John Calvin [1509-1564], the next major figure in the Reformation, described Real Presence in terms of the Holy Spirit. In the Eucharistic Prayers of today’s Mass, as there has been for centuries, the priest extends his hands over the yet unconsecrated bread and wine and prays in words similar to these, “Let your Holy Spirit come upon these gifts so that they may become for us the Body and Blood of our Lord, Jesus Christ.” This invocation is referred to as epiclesis and in Eastern Catholicism is considered part of the consecration. Calvin’s intention was to include the full Trinity in the Eucharistic gift.

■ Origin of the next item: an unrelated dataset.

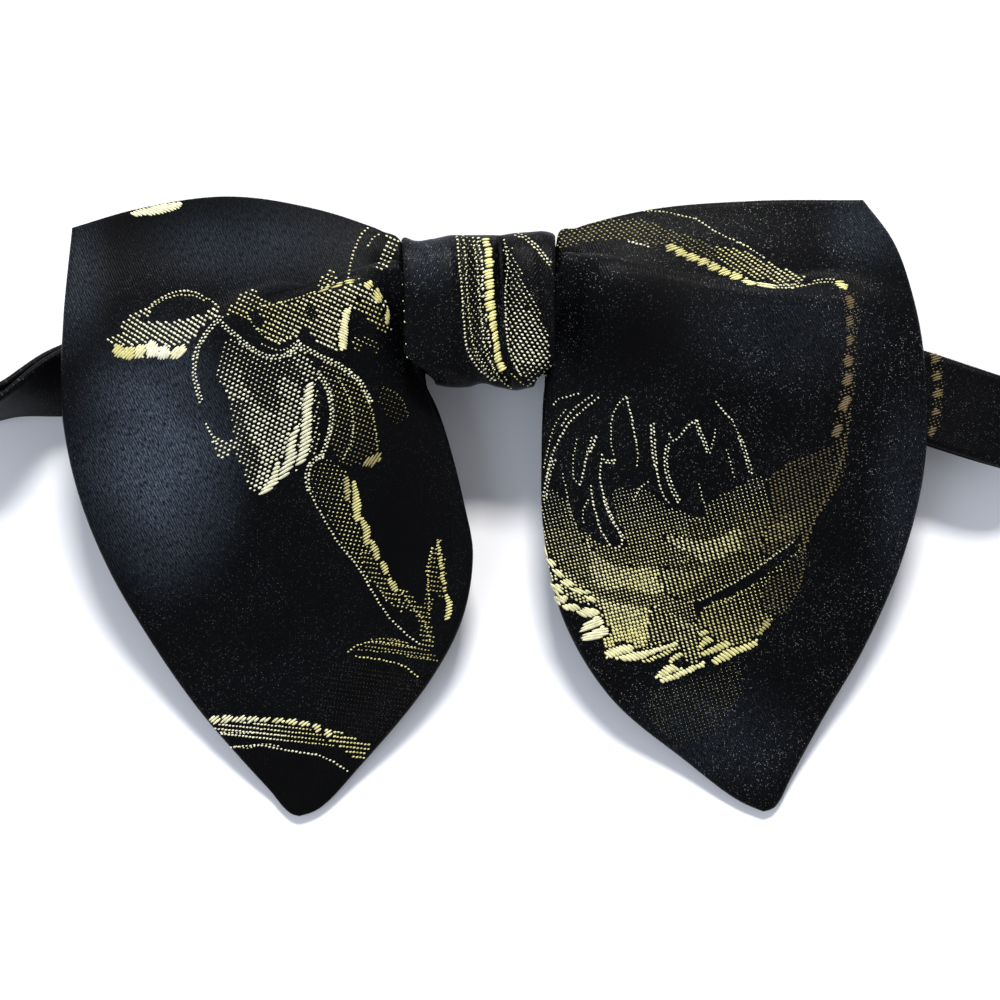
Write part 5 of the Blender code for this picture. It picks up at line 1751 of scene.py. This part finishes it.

I agree with Bishop Barron that American Catholicism, at least, has done a poor job of catechizing on the full understanding of the Mass, including its history, development, and meaning. As I wrote earlier, the immediate post-Vatican II era witnessed unprecedented meetings, forums, and studies on a multitude of topics, including the precise purpose and understanding of the Eucharist. Salkeld comments that on the matter of “transubstantiation,” the Catholic Church has never veered much from the IV Lateran definition of 1215. In the half-century since the Council Vatican II, much has changed in the church and in society. Today is an age of polarization; discussion of issues that separate the Churches has fallen to the wayside as an almost desperate effort to clarify denominational unity of worship and morals currently preoccupies the scene on the ground. The author raises a very good point that in the post-Vatican II era, and probably at the time of the Reformation, the academics got too far ahead of the faithful, who instinctively resist formulations that seem foreign to their piety and practices.
The sins of arrogance and pride are never too distant, and I took this lesson so well-articulated by Salkeld above as a Lenten point of penance. Ministry of education is an act of enrichment, not coercion. In addition, I took from Salkeld [thus far] a greater appreciation of Eastern Rite Catholics and the Orthodox emphasis upon the Holy Spirit in their celebration of Eucharist; Luther’s vision of the Eucharist as associated with the Incarnation; and Calvin’s sense of consecration as the work of the full Trinity. While these insights will be useful in future teaching, they are right now food for meditation. Theology is the study of God, and if read obediently, saves the soul of the reader as it equips.